I use the laptop almost exclusively. I used to use the desktop as well now and then, but there were too many distractions there.

I prefer leaving the home to write. There are some nice cafes and pubs nearby that I like to go to. I sit there and watch the people and drink coffee and make things up. If I'm writing at home I'm usually on the sofa, but I don't get as much or as good work done there as if I'm out somewhere.


----------



## Lumani (Dec 28, 2013)

Most of my work gets done on my PC, however I always carry a small notebook of some kind to jot down quick ideas.  If I am doing a lot of braining storming, I like to `see` things on paper before hand. I then transfer to my computer. I also usually keep a note book close by if I'm watching a movie with the husband or kids, just in case!


----------



## Saigonnus (Dec 28, 2013)

I use my laptop also, using Ywriter 5 and Word for most of my stuff. If I am out and about though, generally I use the notepad in my phone to scribble the basic thoughts and expand on them later.


----------



## Ireth (Dec 28, 2013)

I can't really describe my reasoning for handwriting some first drafts and using the laptop for others, but that just seems to be the way it goes. _Low Road_'s first draft was handwritten, as is _Tenth Realm_'s (still in progress), but _Winter's Queen_ was entirely typed. Hard to say at this pint which technique is more effective, as none of those stories are really finished yet. Winter's Queen is closest, but I still have several rewrites and editing passes to go through before it's done.


----------



## A. E. Lowan (Dec 28, 2013)

We (I write with a partner) do development and outlining on notebook paper which I then promptly transfer into OneNote.  In our office my PC is the workhorse, with Word as our word processor and OneNote for organizing everything.  I draft the narrative because we want to maintain one cohesive voice, but our computers are networked so she can edit on her PC.  I also keep a small notebook in my coat pocket and one in my purse for when I'm away from the computer and thoughts hit - these will one day be replaced with a networked phone so everything is streamlined and connected in real time.  Yes, I am a geek.
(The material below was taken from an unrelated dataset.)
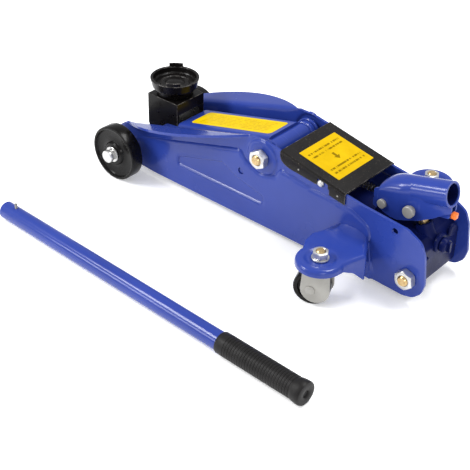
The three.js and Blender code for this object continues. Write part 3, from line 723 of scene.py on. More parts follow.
def side_plate():
    holes = [
        circle(AXLE.x, AXLE.z, 6.2, 28), circle(LIFT.x, LIFT.z, 8.2, 32), circle(LINK_REAR.x, LINK_REAR.z, 4.2, 20),
        circle(REAR.x, REAR.z, 6.2, 28), circle(288, 98.6, 2.6, 16), circle(385, 81, 4, 20),
    ]
    offsets = (-STEP, -STEP / 2, 0, STEP / 2, STEP)
    creases = beside(RAISED_AREA, offsets) + beside(SUNK_AREA, offsets)
    creases += [circle(LIFT.x, LIFT.z, r, 48) for r in (16, 18, 19.2, 20.5)]
    creases += [[(x, crest_line(x) + h) for x in range(-8, 186, 3)] for h in (-7, -4.5, -2.2, 0, 2.2, 4.5)]
    flat, triangles = flat_mesh(plate_outline(), holes, creases, 3.0)
    out = plate_relief(flat)
    vertices = []
    for (x, z), relief in zip(flat, out):
        aside, up = turn_out(x, z)
        vertices.append((x, PLATE_IN + relief + aside, up))
    return vertices, triangles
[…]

Oh!  And a new thing I do is keep Mythic Scribes up in the background when I work.  For some reason this is very helpful to me.  I like the sense of a "shared" workspace with other writers, and I like chatting while I work.  While this can sometimes be very distracting, my productivity has skyrocketed since joining the site.  Strange, but true!

Years ago I used to write in a notebook for short periods of time and then would jump to the computer to keep going once my brain warmed up, kind of like run-starting a motorbike, but I guess I grew out of that.


----------



## Spider (Dec 28, 2013)

I type my stories on a laptop, and I have a notebook dedicated to my main WIP for jotting down ideas. I actually can't write in attractive or cool-looking journals because I never have the guts to mess them up. I have a stack of empty journals that people have given me over the years, and I'm not sure if I'll ever use them. On the other hand, I'm not afraid of scribbling all over my plain, old spiral notebook! 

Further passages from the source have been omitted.